Macierewicz nie mówi prawdy. Misiewiczowi oficerowie składali meldunek nie tylko jeden raz
Szef MON Antoni Macierewicz mówił, że „jest niedopuszczalne, żeby oficerowie Wojska Polskiego meldowali się komukolwiek poza ustalonymi prawnie osobami”. Dodał, że taka sytuacja wydarzyła się raz i się nie powtórzyła. „Newsweek” opublikował zdjęcie, które przeczy słowom ministra.
W Sarnowej Górze żołnierze przywitali rzecznika ministra obrony narodowej Bartłomieja Misiewicza okrzykiem „Czołem, panie ministrze!”. Macierewicz skomentował zdarzenie. – Jest niedopuszczalne, żeby oficerowie Wojska Polskiego meldowali się komukolwiek poza ustalonymi prawnie osobami. (…) Taki wypadek miał miejsce raz i nigdy więcej się nie powtórzył – powiedział.
Okazuje się, że to nieprawda. „Newsweek” dotarł do zdjęcia, na którym widać jak oficer w obecności dowódcy melduje się Misiewiczowi. Zrobiono je w 2016 roku podczas wizyty rzecznika MON w 9. Brygadzie Kawalerii Pancernej w Braniewie.

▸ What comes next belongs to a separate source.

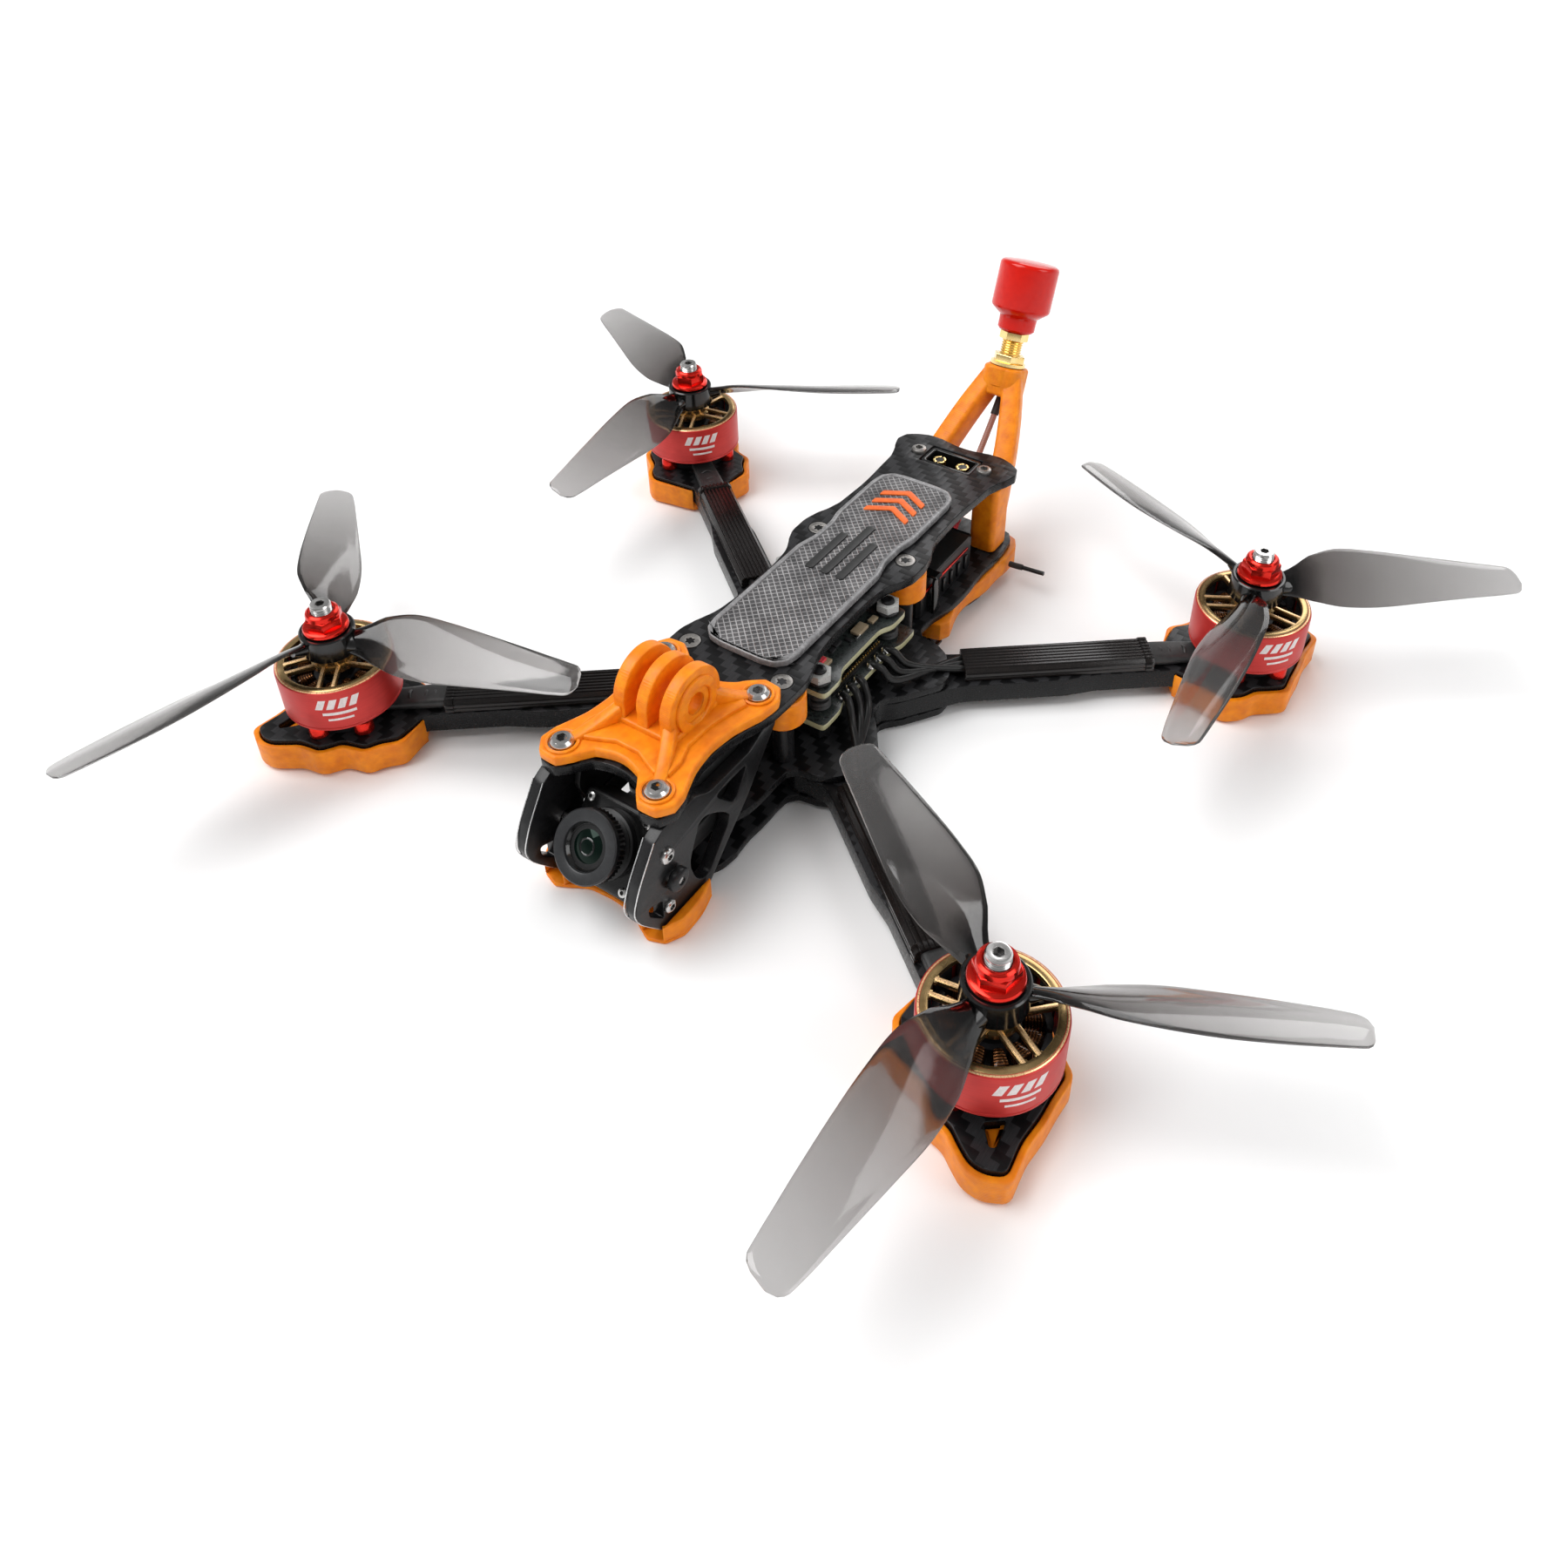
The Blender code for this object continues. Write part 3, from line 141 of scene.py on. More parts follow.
class Graph:
    """A Principled material. Its coordinates x, y and z are those of the piece itself, in millimetres."""

    def __init__(self, name, colour, roughness, metallic=0.0, **sockets):
        self.material = bpy.data.materials.new(name)
        self.material.use_nodes = True
        self.material.diffuse_color = (*colour, 1.0)
        self.tree = self.material.node_tree
        self.shader = self.tree.nodes["Principled BSDF"]
        settings = {"Base_Color": (*colour, 1.0), "Roughness": roughness, "Metallic": metallic, **sockets}
        for key, value in settings.items():
            self.shader.inputs[key.replace("_", " ")].default_value = value
        coordinates = self.node("ShaderNodeTexCoord")
        scale = self.node("ShaderNodeVectorMath", operation="SCALE")
        self.tree.links.new(coordinates.outputs["Object"], scale.inputs[0])
        scale.inputs["Scale"].default_value = 1.0 / MM
        self.place = scale.outputs[0]
        self.x, self.y, self.z = self.split(self.place)
        self.up = abs(self.split(coordinates.outputs["Normal"])[2])

    def node(self, kind, **settings):
        made = self.tree.nodes.new(kind)
        for key, value in settings.items():
            setattr(made, key, value)
        return made

    def split(self, vector):
        made = self.node("ShaderNodeSeparateXYZ")
        self.tree.links.new(vector, made.inputs[0])
        return [Value(self, socket) for socket in made.outputs]

    def put(self, value, socket):
        if isinstance(value, Value):
            self.tree.links.new(value.socket, socket)
        else:
            socket.default_value = (*value, 1.0) if isinstance(value, tuple) else value

    def math(self, operation, *values):
        made = self.node("ShaderNodeMath", operation=operation)
        for value, socket in zip(values, made.inputs):
            self.put(value, socket)
        return Value(self, made.outputs[0])

    def wave(self, value, length):
        """A sine from 0 to 1."""
        return self.math("MULTIPLY_ADD", self.math("SINE", value * (2.0 * pi / length)), 0.5, 0.5)

    def radius(self):
        return self.math("SQRT", self.x ** 2.0 + self.y ** 2.0)

    def saw(self, value):
        """The distance from the middle of each whole step of the value."""
        return abs(self.math("FRACT", value) - 0.5)

    def blend(self, factor, first, second):
        """A colour between two colours, or a number between two numbers."""
        colour = isinstance(first, tuple) or isinstance(first, Value) and first.socket.type == "RGBA"
        made = self.node("ShaderNodeMix", data_type="RGBA" if colour else "FLOAT")
        inputs = [socket for socket in made.inputs if socket.enabled]
        for value, socket in zip((factor, first, second), (inputs[0], *inputs[-2:])):
            self.put(value, socket)
        return Value(self, [socket for socket in made.outputs if socket.enabled][0])

    def noise(self, scale, detail=3.0, stretch=None):
        place = self.place
        if stretch:
            scaled = self.node("ShaderNodeVectorMath", operation="MULTIPLY")
            self.tree.links.new(place, scaled.inputs[0])
            scaled.inputs[1].default_value = stretch
            place = scaled.outputs[0]
        made = self.node("ShaderNodeTexNoise")
        self.tree.links.new(place, made.inputs["Vector"])
        made.inputs["Scale"].default_value = scale
        made.inputs["Detail"].default_value = detail
        return Value(self, made.outputs["Fac"])

    def spread(self, value, low, high, start=0.3, end=0.7):
        """The value's range from start to end, stretched to run from low to high."""
        made = self.node("ShaderNodeMapRange")
        self.put(value, made.inputs["Value"])
        for socket, number in zip(("From Min", "From Max", "To Min", "To Max"), (start, end, low, high)):
            made.inputs[socket].default_value = number
        return Value(self, made.outputs["Result"])

    def surface(self, colour, roughness, height, depth, strength=0.6):
        """Joins the values to the shader. Height runs from 0 to 1 over a depth in millimetres."""
        made = self.node("ShaderNodeBump")
        made.inputs["Strength"].default_value = strength
        made.inputs["Distance"].default_value = depth * MM
        self.put(height, made.inputs["Height"])
        normal = Value(self, made.outputs["Normal"])
        for name, value in (("Base Color", colour), ("Roughness", roughness), ("Normal", normal)):
            self.put(value, self.shader.inputs[name])
        return self.material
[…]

Przypomnijmy, że Macierewicz zapowiedział złożenie wniosku do służb i prokuratury w sprawie ustalenia inicjatorów dezinformacji wymierzonej w Misiewicza.
Bez komentarza nie pozostało również zdjęcie, na którym oficer trzyma parasol nad Misiewiczem. - Pan Misiewicz sam mógłby trzymać ten parasol, nic by mu się nie stało. To jest takie wysługiwanie, wycieranie się wojskiem, a to się nikomu podobać nie może. Rzecznik prasowy czy szef gabinetu nie jest żadnym przełożonym żołnierzy i na żadne ulgi nie powinien zasługiwać - powiedział w rozmowie z dziennikarzem Wirtualnej Polski Adamem Jabłońskim chorąży rezerwy Michał Bardoń.